start
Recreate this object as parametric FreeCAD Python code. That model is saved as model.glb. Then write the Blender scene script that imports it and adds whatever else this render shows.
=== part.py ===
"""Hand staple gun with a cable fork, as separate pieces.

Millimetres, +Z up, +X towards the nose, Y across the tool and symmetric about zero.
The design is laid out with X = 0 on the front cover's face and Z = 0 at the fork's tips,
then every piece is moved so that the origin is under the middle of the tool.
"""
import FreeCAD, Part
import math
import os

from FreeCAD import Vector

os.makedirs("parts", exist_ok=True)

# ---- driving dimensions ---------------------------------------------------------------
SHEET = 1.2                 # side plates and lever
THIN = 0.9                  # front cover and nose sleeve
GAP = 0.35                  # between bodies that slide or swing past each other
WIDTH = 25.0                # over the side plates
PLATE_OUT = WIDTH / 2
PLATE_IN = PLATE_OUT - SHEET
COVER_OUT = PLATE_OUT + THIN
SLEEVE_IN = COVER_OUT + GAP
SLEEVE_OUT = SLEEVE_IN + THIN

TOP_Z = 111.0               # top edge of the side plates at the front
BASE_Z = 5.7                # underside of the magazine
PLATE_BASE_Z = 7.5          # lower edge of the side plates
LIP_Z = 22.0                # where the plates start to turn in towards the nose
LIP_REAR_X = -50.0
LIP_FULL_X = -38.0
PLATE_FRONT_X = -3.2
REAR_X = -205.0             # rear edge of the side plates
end
start
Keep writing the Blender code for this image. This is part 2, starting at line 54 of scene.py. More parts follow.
end
▶ INSTRUCTION: Take every line above carrying "parts" and return it.

▶ TASK SOLUTION:
os.makedirs("parts", exist_ok=True)
Keep writing the Blender code for this image. This is part 2, starting at line 54 of scene.py. More parts follow.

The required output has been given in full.